Can the data below be set down again exactly, line for line?

• **SUPPLIED DATA**
▬▬▬
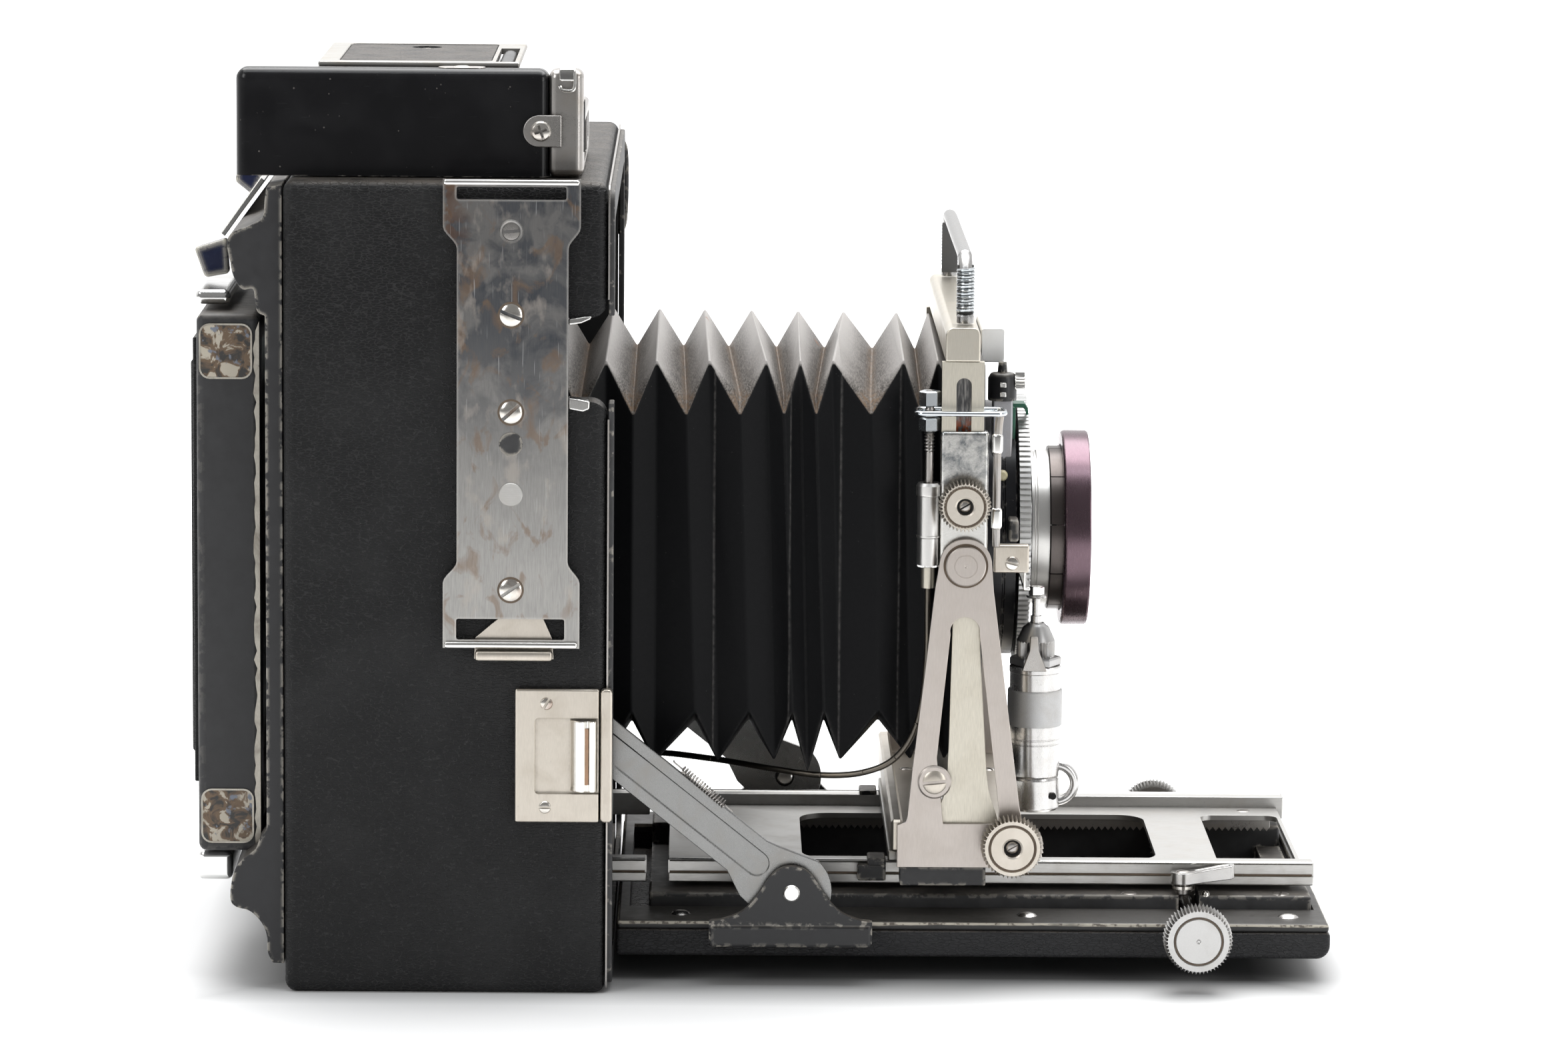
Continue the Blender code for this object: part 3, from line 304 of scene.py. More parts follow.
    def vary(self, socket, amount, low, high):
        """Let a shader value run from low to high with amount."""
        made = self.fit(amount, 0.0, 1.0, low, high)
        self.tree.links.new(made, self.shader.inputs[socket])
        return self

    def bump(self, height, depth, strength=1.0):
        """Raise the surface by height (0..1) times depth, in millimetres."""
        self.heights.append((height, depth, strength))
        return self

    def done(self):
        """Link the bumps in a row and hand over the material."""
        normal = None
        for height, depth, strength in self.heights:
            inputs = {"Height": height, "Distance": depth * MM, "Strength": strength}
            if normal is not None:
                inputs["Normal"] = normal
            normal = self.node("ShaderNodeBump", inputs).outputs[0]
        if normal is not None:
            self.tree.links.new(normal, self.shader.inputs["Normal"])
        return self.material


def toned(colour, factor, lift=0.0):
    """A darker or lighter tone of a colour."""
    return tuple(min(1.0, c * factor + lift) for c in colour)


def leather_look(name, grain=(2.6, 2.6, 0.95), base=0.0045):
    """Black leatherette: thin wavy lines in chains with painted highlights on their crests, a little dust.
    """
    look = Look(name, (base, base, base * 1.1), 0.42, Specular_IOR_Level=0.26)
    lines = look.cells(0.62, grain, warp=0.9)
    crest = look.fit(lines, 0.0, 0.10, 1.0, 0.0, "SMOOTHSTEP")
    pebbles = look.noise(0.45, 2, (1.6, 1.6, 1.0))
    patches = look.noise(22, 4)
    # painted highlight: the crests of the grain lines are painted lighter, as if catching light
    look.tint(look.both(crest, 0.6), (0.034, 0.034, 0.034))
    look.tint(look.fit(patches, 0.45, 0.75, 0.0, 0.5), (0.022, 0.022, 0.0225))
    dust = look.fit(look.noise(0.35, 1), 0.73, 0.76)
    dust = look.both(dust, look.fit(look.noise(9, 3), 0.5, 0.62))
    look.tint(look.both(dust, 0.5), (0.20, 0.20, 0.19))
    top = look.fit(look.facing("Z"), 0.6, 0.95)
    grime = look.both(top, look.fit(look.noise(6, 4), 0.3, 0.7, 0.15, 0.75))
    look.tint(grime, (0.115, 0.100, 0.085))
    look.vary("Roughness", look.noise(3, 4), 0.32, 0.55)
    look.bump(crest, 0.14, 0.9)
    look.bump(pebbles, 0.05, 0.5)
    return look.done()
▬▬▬
• **ANSWER TO THE EXERCISE**
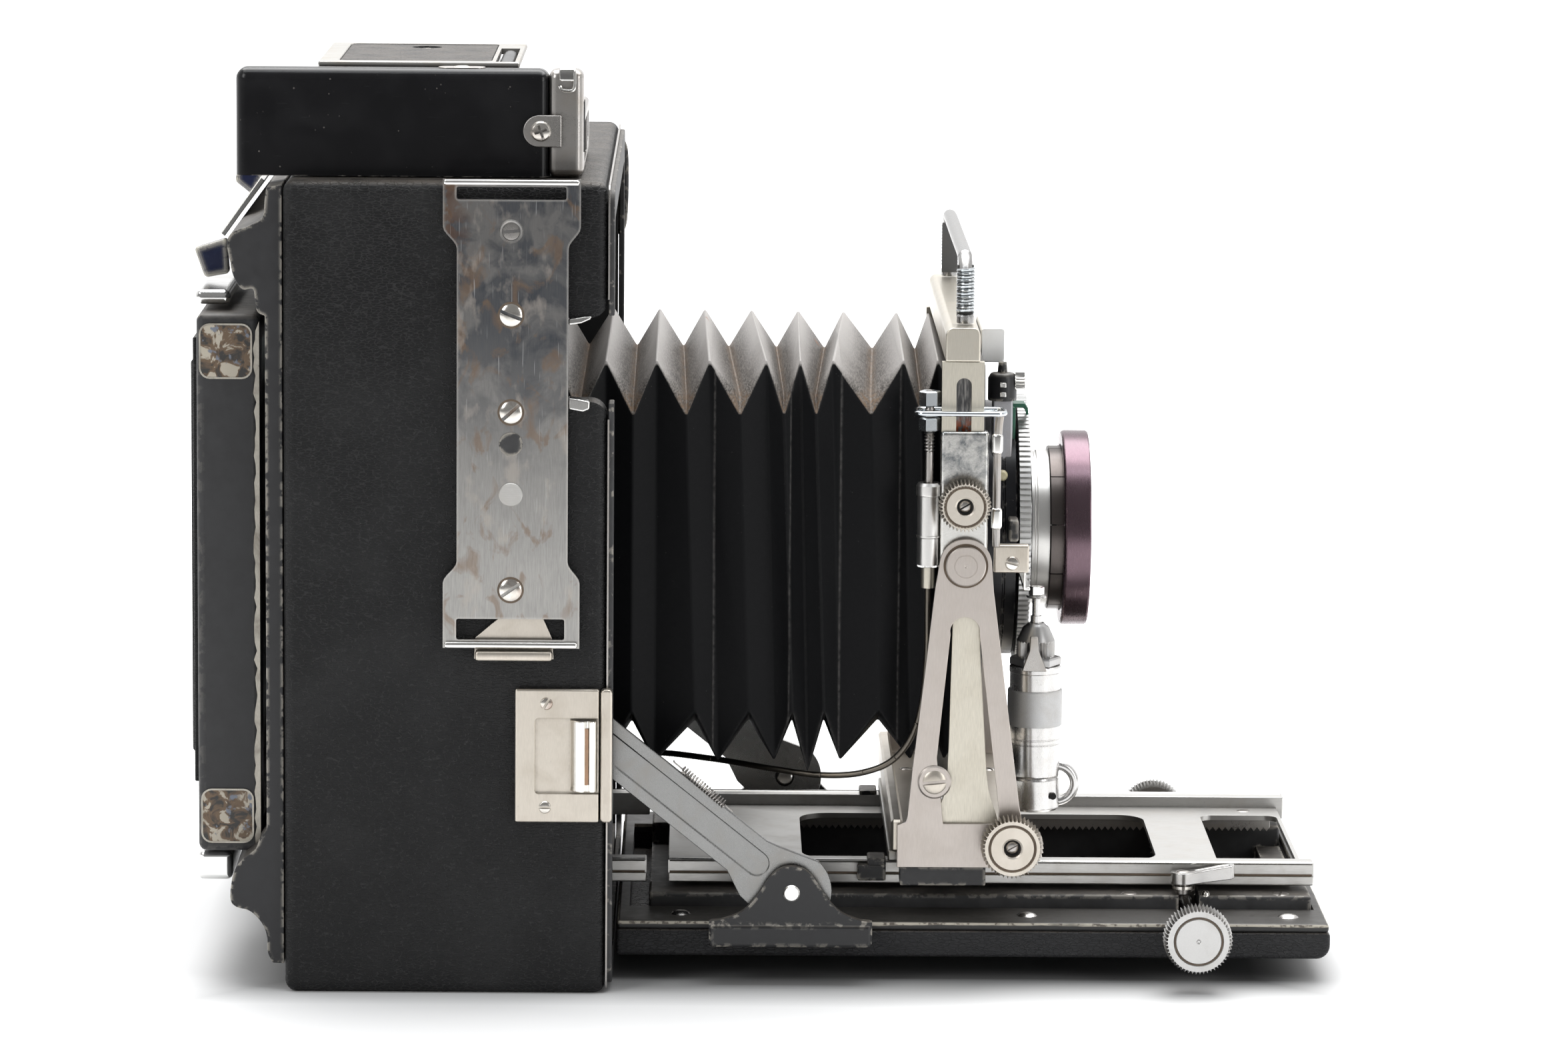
Continue the Blender code for this object: part 3, from line 304 of scene.py. More parts follow.
    def vary(self, socket, amount, low, high):
        """Let a shader value run from low to high with amount."""
        made = self.fit(amount, 0.0, 1.0, low, high)
        self.tree.links.new(made, self.shader.inputs[socket])
        return self

    def bump(self, height, depth, strength=1.0):
        """Raise the surface by height (0..1) times depth, in millimetres."""
        self.heights.append((height, depth, strength))
        return self

    def done(self):
        """Link the bumps in a row and hand over the material."""
        normal = None
        for height, depth, strength in self.heights:
            inputs = {"Height": height, "Distance": depth * MM, "Strength": strength}
            if normal is not None:
                inputs["Normal"] = normal
            normal = self.node("ShaderNodeBump", inputs).outputs[0]
        if normal is not None:
            self.tree.links.new(normal, self.shader.inputs["Normal"])
        return self.material


def toned(colour, factor, lift=0.0):
    """A darker or lighter tone of a colour."""
    return tuple(min(1.0, c * factor + lift) for c in colour)


def leather_look(name, grain=(2.6, 2.6, 0.95), base=0.0045):
    """Black leatherette: thin wavy lines in chains with painted highlights on their crests, a little dust.
    """
    look = Look(name, (base, base, base * 1.1), 0.42, Specular_IOR_Level=0.26)
    lines = look.cells(0.62, grain, warp=0.9)
    crest = look.fit(lines, 0.0, 0.10, 1.0, 0.0, "SMOOTHSTEP")
    pebbles = look.noise(0.45, 2, (1.6, 1.6, 1.0))
    patches = look.noise(22, 4)
    # painted highlight: the crests of the grain lines are painted lighter, as if catching light
    look.tint(look.both(crest, 0.6), (0.034, 0.034, 0.034))
    look.tint(look.fit(patches, 0.45, 0.75, 0.0, 0.5), (0.022, 0.022, 0.0225))
    dust = look.fit(look.noise(0.35, 1), 0.73, 0.76)
    dust = look.both(dust, look.fit(look.noise(9, 3), 0.5, 0.62))
    look.tint(look.both(dust, 0.5), (0.20, 0.20, 0.19))
    top = look.fit(look.facing("Z"), 0.6, 0.95)
    grime = look.both(top, look.fit(look.noise(6, 4), 0.3, 0.7, 0.15, 0.75))
    look.tint(grime, (0.115, 0.100, 0.085))
    look.vary("Roughness", look.noise(3, 4), 0.32, 0.55)
    look.bump(crest, 0.14, 0.9)
    look.bump(pebbles, 0.05, 0.5)
    return look.done()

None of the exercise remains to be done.